Practical PCB RF design
Wow, one of the few times the YouTube algorithm has recommended an extremely useful video.
In a few minutes I learned more about practical PCB RF design than I ever knew. Very easy to understand: https://www.youtube.com/watch?v=xhuHAhIKWoM
Comments
He would have done even better to pay attention to making the 50 ohm traces, indicated by the presence of the 50 ohm SMA, be 50 ohms. For FR4 that probably indicates a width/height of a bit under 2.
QUCS has a tool for this.
Including the coupling lines Z and L in the predistorted design would help too.
Agree.
One thing for me that I didn't fully appreciate is how the stackup can affect loop area for high frequencies more than you might think. Especially since the inter-plane distances can be so much less in the prepreg (e.g. top to L2) compared to the core (e.g. Top to L4 for a 6-layer board). Where a trace from Top to L4 is jumping across the core distance between L3/L4, creating a much larger loop.
Not sure how you feel about this, however I watched an interesting video on it.
https://www.youtube.com/watch?v=vvURxAfMPT0
Yeah, it's funny you mention AI and PCB design.
Just yesterday (not kidding) I was in KiCAD and had to put together a very large BGA footprint for a part not in the KiCAD standard footprint library. It was moderately annoying because out of the square ball grid array many of the ball positions are missing on this particular package. I had to consult the data sheet carefully and make sure I was deleting the right ones.
Part way through that tedious and error-prone process I thought, hey, I wonder if AI can do this for me? So I entered a prompt in X-Grok (the only AI I've ever used) and asked for a Python script to do just that: Create a KiCAD footprint from the part data sheet. It did a pretty good job. But I kept having to refine the prompt because it got confused about the package characteristics between two possible package types. Even though I told it exactly which one of the two to use.
In the end, after everything was right, I got to the bottom of the code it produced and it said: "Now you'll have to go to the data sheet and manually extract a list of the array positions to exclude from the result, and enter them here in the code". The very thing I wanted it to do! What a waste of time!!
I went back to KiCAD and finished making my footprint in less time than I spent messing with AI 🙄
I only use a paid for version of ChatGPT - and use it for some daily tasks like writing SQL queries, some dirty python, HTML etc, and reviewing texts, all the stuff I don't have the bandwidth for normally.
I get what you are saying about having to refine your prompts constantly, however in the above cases, it's a lot less time for a positive outcome rather than a) paying someone else, or b) a steep learning curve for something I only have limited knowledge on.
I might see how ChatGPT can interpret and produce a board layout in KiCAD - something I haven't used in anger before, however, might be time to start learning. I haven't signed up for Flux.ai yet either, so will give it a try too - from a complete newbie perspective.
Hi Glenn,
I thought he was initially making a deliberately bad layout, to emphasise the design aspects.

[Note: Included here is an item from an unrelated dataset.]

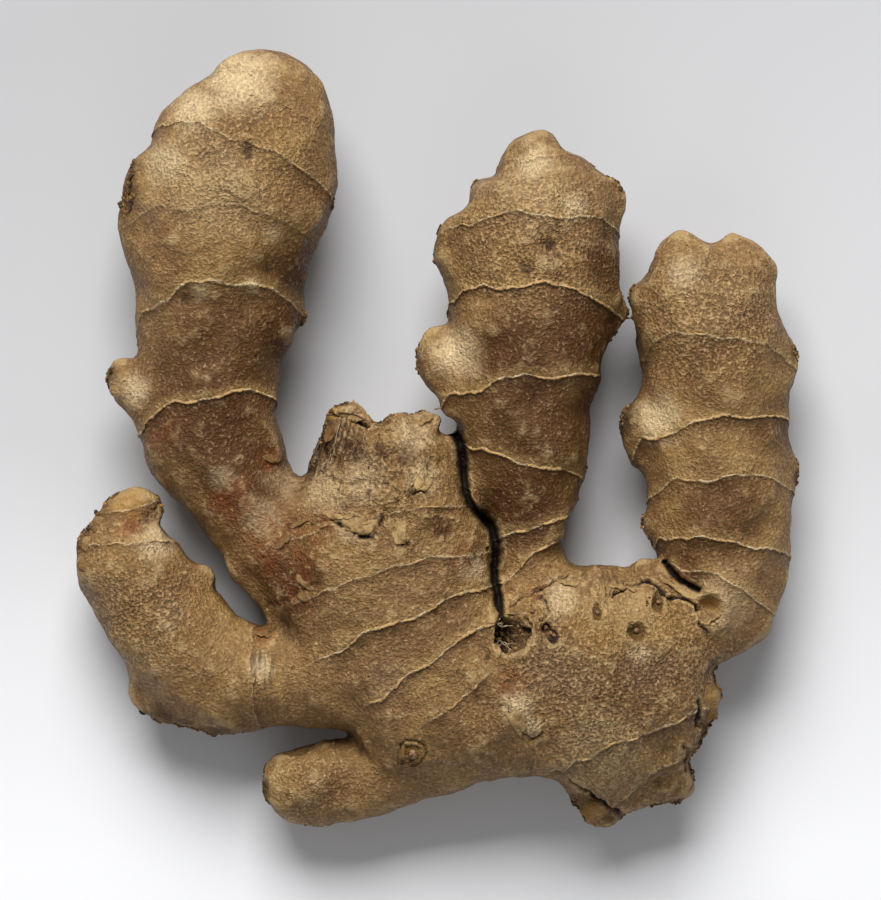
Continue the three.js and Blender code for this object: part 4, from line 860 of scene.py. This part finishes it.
# How far past a ring's line a place is, in mm, comes back from the sine and cosine kept on the mesh.
ring = add(tree, "Attribute", out="Vector", attribute_name="ring")
parts = add(tree, "SeparateXYZ", {"Vector": ring}).node.outputs
angle = add(tree, "Math", {0: parts["X"], 1: parts["Y"]}, operation="ARCTAN2")
gone = total(tree, [(angle, RING_BAND / math.pi), (known["stray"], RING_STRAY), (-RING_STRAY / 2,)])
clear = (parts["Z"], 0.1, 0.95)
patchy = (total(tree, [(mottle,), (parts["Z"], 0.3)]), 0.42, 0.68)
edge = product(tree, (apart(tree, gone, 0.05), 0.2, 0.05), clear, patchy, (tone, 0.34, 0.58, 0.25, 1.0))

cells = add(tree, "TexVoronoi", {"Vector": place, "Scale": FLECKS_PER_MM, "Randomness": 1.0}).node.outputs
lot = add(tree, "SeparateColor", {"Color": cells["Color"]}, "Red")
flecks = product(tree, (cells["Distance"], 0.2, 0.1), (lot, 0.66, 0.76))

TAN = "#84623a"
TINTS = [
    ("#a07e49", 0.62, (known["patches"], 0.4, 0.68)),
    ("#6f4d28", 0.22, (mottle, 0.52, 0.32)),
    ("#a98850", 0.18, (mottle, 0.52, 0.7)),
    # The umber brown: partly the skin's own colour, partly painted shade on the lower parts and flanks.
    ("#4b2804", 0.87, known["umber_and_painted_shade"]),
    # The pale tint: paler skin in part, painted highlight and sheen in part.
    ("#e1c798", 0.68, known["pale"]),
    ("#8a7258", 0.3, known["grey"]),
    ("#783c12", 0.62, known["red"], (mottle, 0.3, 0.6)),
    # Lighter on a ring's tip side as a painted highlight, darker on its root side as a painted shadow under
    # the lip.
    ("#c4a062", 0.3, (gone, 0.0, 0.3), (gone, 2.2, 0.3), clear),
    ("#4f3316", 0.42, (gone, 0.0, -0.4), (gone, -2.4, -0.4), clear),
]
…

But maybe I misunderstood the part you were referring to.
Regards,
Martin
It was a filter built in a 50 ohm context, as demonstrated by 50 ohm SMA connectors. The lines from the connectors to the filter are not 50 ohm but something a good deal higher Z.
Relatedly the lines between even his physically isolated resonators are separated significantly by higher Z microstrip. This isn't necessarily wrong but needs to be included in a design and implementation.
To make the best filter not only do the input lines need to be appropriate to a matched [50] ohm filter design but the effects of the coupling lines should be absorbed into the design in order to get the expected results.
While he dealt with some of the grounding issues he did not address the line impedance question.
In an exhaustive design, not only the via/ground paths must be controlled and included but also the input and inter-resonator lines. Also more accurate models of the lumped elements need to be used, particularly for inductors, addressing the Q is very important. Usually C's have enough higher Q that L's become the bottleneck. He may have done this, he doesn't show his design model but no mention was made of line Z which not a minor factor.
With attention to these kinds of details, extremely good tracking between modeling and measurement is possible.